### SUPPLIED INFORMATION ###

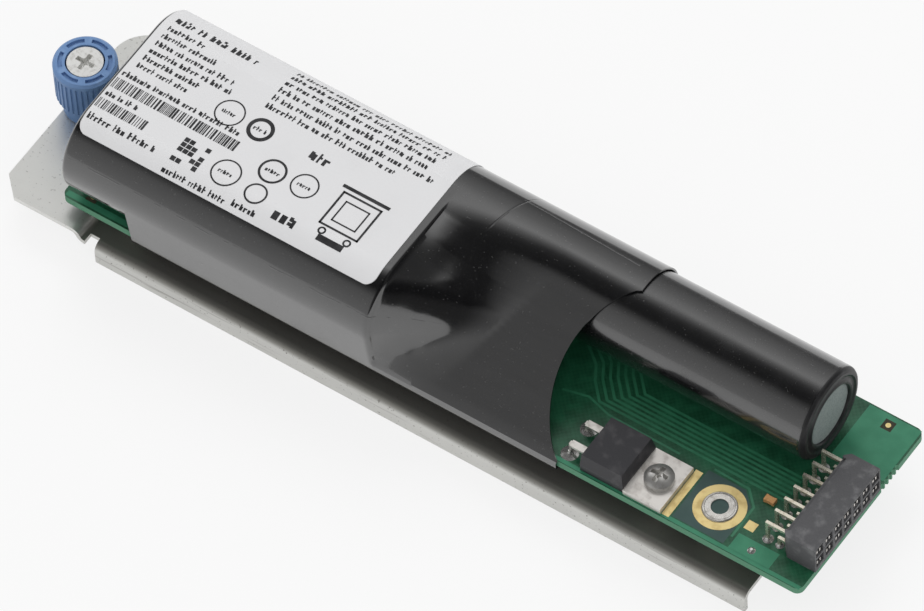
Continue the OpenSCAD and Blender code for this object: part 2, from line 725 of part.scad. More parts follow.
module thumbscrew_screw() color("silver") placed() translate([screw_x, screw_y, 0]) difference() {
    union() {
        translate([0, 0, knob_top - head_sink - head_h]) cylinder(r = head_r, h = head_h);
        translate([0, 0, knob_z]) cylinder(r = shank_r, h = knob_h - head_sink - head_h + eps);
        translate([0, 0, thread_top - eps]) cylinder(r = neck_r, h = knob_z - thread_top + 2 * eps);
        translate([0, 0, tip_z + 0.5]) cylinder(r = thread_r, h = thread_top - tip_z - 0.5);
        translate([0, 0, tip_z]) cylinder(r1 = thread_r - 0.5, r2 = thread_r, h = 0.5);
    }
    translate([0, 0, knob_top - head_sink]) cross_recess(1.9, 1.2);
}

module retaining_washer() color("white") placed()
    translate([screw_x, screw_y, thread_top + slip / 2]) difference() {
        cylinder(r = washer_r, h = washer_t);
        translate([0, 0, -1]) cylinder(r = neck_r + slip, h = washer_t + 2);
    }

mounting_bracket();
board_standoffs();
circuit_board();
cell_front();
cell_back_left();
cell_back_right();
cell_wrap_front();
cell_wrap_back();
end_sleeve();
insulator_rings();
end_disc();
positive_strip();
negative_strip();
end_strip();
foam_pads();
cell_spacer();
main_sleeve();
label();
connector_housing();
contacts_upper();
contacts_lower();
resistor_body();
resistor_flag();
resistor_leads();
resistor_screw();
resistor_nut();
chip_capacitor();
thumbscrew_knob();
thumbscrew_screw();
retaining_washer();
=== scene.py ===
"""Looks of a battery module for a disk-array controller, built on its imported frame.

The module is three cells under black shrink sleeve on a long circuit board, carried by a
folded steel bracket with a captive thumbscrew. Every class below makes or dresses one
sub-assembly. Sizes are in millimetres from the board's front left top corner unless a
docstring says otherwise; meshes are written in metres of the row frame.
"""

import logging
import math
import random
from collections.abc import Iterable, Sequence
from dataclasses import dataclass, field
from enum import Enum
from typing import Any

import bmesh
import bpy
import numpy as np
from mathutils import Matrix, Vector, noise


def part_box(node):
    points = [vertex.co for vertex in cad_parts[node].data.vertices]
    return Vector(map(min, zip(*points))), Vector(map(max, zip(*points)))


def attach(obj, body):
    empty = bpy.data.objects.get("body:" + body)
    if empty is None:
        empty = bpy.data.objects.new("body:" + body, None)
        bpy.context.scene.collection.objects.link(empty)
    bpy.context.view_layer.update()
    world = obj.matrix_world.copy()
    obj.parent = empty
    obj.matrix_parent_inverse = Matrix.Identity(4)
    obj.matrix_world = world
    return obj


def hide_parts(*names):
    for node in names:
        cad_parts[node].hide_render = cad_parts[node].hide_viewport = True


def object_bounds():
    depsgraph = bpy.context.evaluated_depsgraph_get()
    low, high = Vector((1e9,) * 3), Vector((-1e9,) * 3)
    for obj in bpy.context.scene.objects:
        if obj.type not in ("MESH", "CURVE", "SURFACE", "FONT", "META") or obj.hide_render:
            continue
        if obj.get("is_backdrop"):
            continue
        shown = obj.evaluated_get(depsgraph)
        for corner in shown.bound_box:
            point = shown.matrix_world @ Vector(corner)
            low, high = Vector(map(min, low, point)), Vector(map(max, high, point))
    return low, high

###

▶ _TASK_
Repeat the listing exactly, from its first line to its last.

▶ _TASK RESULT_
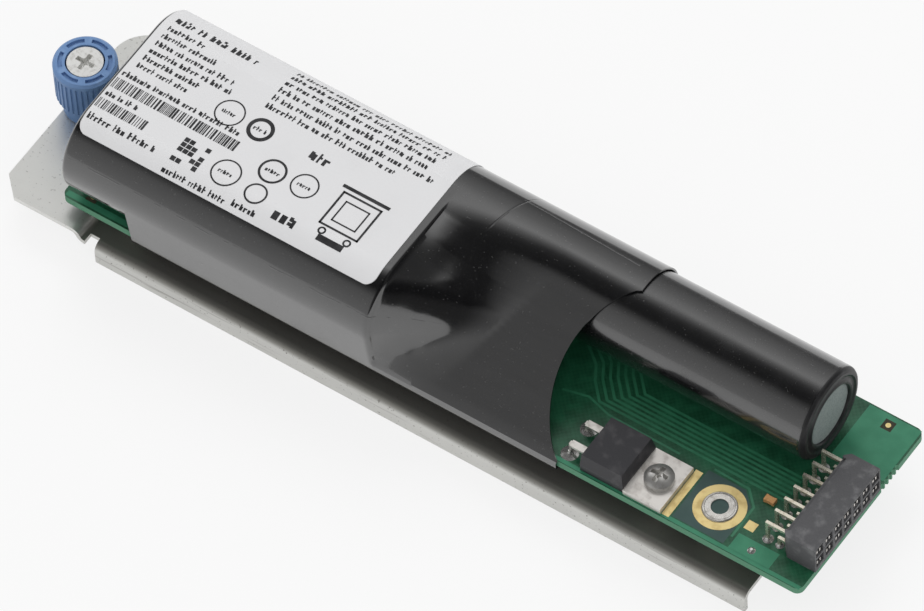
Continue the OpenSCAD and Blender code for this object: part 2, from line 725 of part.scad. More parts follow.
module thumbscrew_screw() color("silver") placed() translate([screw_x, screw_y, 0]) difference() {
    union() {
        translate([0, 0, knob_top - head_sink - head_h]) cylinder(r = head_r, h = head_h);
        translate([0, 0, knob_z]) cylinder(r = shank_r, h = knob_h - head_sink - head_h + eps);
        translate([0, 0, thread_top - eps]) cylinder(r = neck_r, h = knob_z - thread_top + 2 * eps);
        translate([0, 0, tip_z + 0.5]) cylinder(r = thread_r, h = thread_top - tip_z - 0.5);
        translate([0, 0, tip_z]) cylinder(r1 = thread_r - 0.5, r2 = thread_r, h = 0.5);
    }
    translate([0, 0, knob_top - head_sink]) cross_recess(1.9, 1.2);
}

module retaining_washer() color("white") placed()
    translate([screw_x, screw_y, thread_top + slip / 2]) difference() {
        cylinder(r = washer_r, h = washer_t);
        translate([0, 0, -1]) cylinder(r = neck_r + slip, h = washer_t + 2);
    }

mounting_bracket();
board_standoffs();
circuit_board();
cell_front();
cell_back_left();
cell_back_right();
cell_wrap_front();
cell_wrap_back();
end_sleeve();
insulator_rings();
end_disc();
positive_strip();
negative_strip();
end_strip();
foam_pads();
cell_spacer();
main_sleeve();
label();
connector_housing();
contacts_upper();
contacts_lower();
resistor_body();
resistor_flag();
resistor_leads();
resistor_screw();
resistor_nut();
chip_capacitor();
thumbscrew_knob();
thumbscrew_screw();
retaining_washer();
=== scene.py ===
"""Looks of a battery module for a disk-array controller, built on its imported frame.

The module is three cells under black shrink sleeve on a long circuit board, carried by a
folded steel bracket with a captive thumbscrew. Every class below makes or dresses one
sub-assembly. Sizes are in millimetres from the board's front left top corner unless a
docstring says otherwise; meshes are written in metres of the row frame.
"""

import logging
import math
import random
from collections.abc import Iterable, Sequence
from dataclasses import dataclass, field
from enum import Enum
from typing import Any

import bmesh
import bpy
import numpy as np
from mathutils import Matrix, Vector, noise


def part_box(node):
    points = [vertex.co for vertex in cad_parts[node].data.vertices]
    return Vector(map(min, zip(*points))), Vector(map(max, zip(*points)))


def attach(obj, body):
    empty = bpy.data.objects.get("body:" + body)
    if empty is None:
        empty = bpy.data.objects.new("body:" + body, None)
        bpy.context.scene.collection.objects.link(empty)
    bpy.context.view_layer.update()
    world = obj.matrix_world.copy()
    obj.parent = empty
    obj.matrix_parent_inverse = Matrix.Identity(4)
    obj.matrix_world = world
    return obj


def hide_parts(*names):
    for node in names:
        cad_parts[node].hide_render = cad_parts[node].hide_viewport = True


def object_bounds():
    depsgraph = bpy.context.evaluated_depsgraph_get()
    low, high = Vector((1e9,) * 3), Vector((-1e9,) * 3)
    for obj in bpy.context.scene.objects:
        if obj.type not in ("MESH", "CURVE", "SURFACE", "FONT", "META") or obj.hide_render:
            continue
        if obj.get("is_backdrop"):
            continue
        shown = obj.evaluated_get(depsgraph)
        for corner in shown.bound_box:
            point = shown.matrix_world @ Vector(corner)
            low, high = Vector(map(min, low, point)), Vector(map(max, high, point))
    return low, high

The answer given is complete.